To "trip the light fantastic" is to dance nimbly or lightly, or to move in a pattern to musical accompaniment. It is often used in a humorous vein. As early as 1908 it was viewed as a cliché or hackneyed phrase. Grammatically, it is an example of a constructionally idiosyncratic idiom, in that it is impossible to construct a meaningful literal-scene from the formal structure. As such it should be viewed as a catena.

This phrase evolved through a series of usages and references.

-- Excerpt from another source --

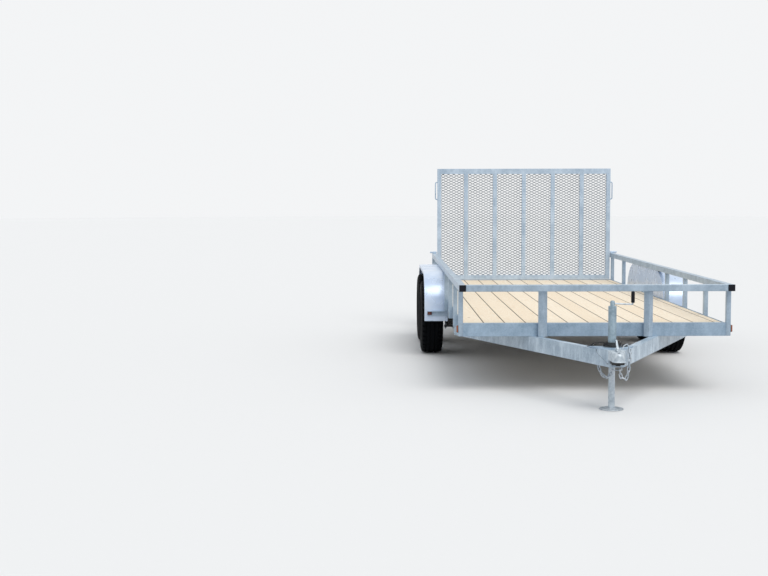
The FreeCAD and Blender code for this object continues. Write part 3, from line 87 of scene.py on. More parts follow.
class Signal:
    """A shader socket that takes part in Python arithmetic."""

    def __init__(self, shader: "Shader", socket: bpy.types.NodeSocket) -> None:
        """Wrap one output socket.

        Args:
            shader: The material that the socket belongs to.
            socket: The output socket.
        """
        self.shader = shader
        self.socket = socket

    def _math(self, operation: str, *values: "Signal | float") -> "Signal":
        """Add one Math node on the given values."""
        made = self.shader.node("ShaderNodeMath", {"operation": operation}, dict(enumerate(values)))
        return Signal(self.shader, made.outputs[0])

    def __add__(self, other: "Signal | float") -> "Signal":
        """This value plus another."""
        return self._math("ADD", self, other)

    def __sub__(self, other: "Signal | float") -> "Signal":
        """This value less another."""
        return self._math("SUBTRACT", self, other)

    def __rsub__(self, other: float) -> "Signal":
        """A number less this value."""
        return self._math("SUBTRACT", other, self)

    def __mul__(self, other: "Signal | float") -> "Signal":
        """This value times another."""
        return self._math("MULTIPLY", self, other)

    def __truediv__(self, other: "Signal | float") -> "Signal":
        """This value over another."""
        return self._math("DIVIDE", self, other)

    def __abs__(self) -> "Signal":
        """This value without its sign."""
        return self._math("ABSOLUTE", self)

    __radd__ = __add__
    __rmul__ = __mul__

    def floor(self) -> "Signal":
        """The whole part of this value."""
        return self._math("FLOOR", self)

    def fraction(self) -> "Signal":
        """What this value has past its whole part."""
        return self._math("FRACT", self)

    def step(self, low: float, high: float) -> "Signal":
        """A smooth rise from 0 to 1 between two levels of this value.

        Args:
            low: The level that gives 0.
            high: The level that gives 1.

        Returns:
            The share from 0 to 1.
        """
        made = self.shader.node("ShaderNodeMapRange", {"interpolation_type": "SMOOTHSTEP"},
                                {"Value": self, "From Min": low, "From Max": high})
        return Signal(self.shader, made.outputs["Result"])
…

The phrase is typically attributed to Milton's 1645 poem L'Allegro, which includes the lines

Com, and trip it as ye go,
On the light fantastick toe.

The imagery of tripping on toes also appears in Shakespeare's The Tempest: "Before you can say come, and goe, / And breathe twice; and cry, so, so: / Each one tripping on his Toe, / Will be here with mop, and mowe."

This expression was popularized in the American song "Sidewalks of New York" (melody and text by Charles B. Lawlor and James W. Blake) in 1894. Part of the chorus: "Boys and girls together, me and Mamie O'Rourke / Tripped the light fantastic / On the sidewalks of New York." Those lyrics were probably inspired by "The Ballet Girl", a song popularized by Tony Pastor at his Bowery "Opera House" in the mid-19th century that had as the chorus: "While she danced on her light fantastic toe, / Round the stage she used to go; / Had it not been for a man named Joe, / She might have belonged to me."

The idiom "to trip the light fandango" was already in usage in the US as a phrase for carefree dancing in a Spanish or Latin American fandango style by the time of World War II (see, for example, its usage in the recording "South America", Vitaphone Release 1460A, 1945).

Chester Himes uses a variation on the phrase: "Colored boys and girls in ski ensembles and ballet skirts were skating the light fantastic at two o'clock ... "

In 1967, English rock band Procol Harum released its hit song, "A Whiter Shade of Pale", with lyrics by Keith Reid, that included a play on the phrase with "skip the light fandango", casting Milton's light and nimble dancing in a modernist perspective.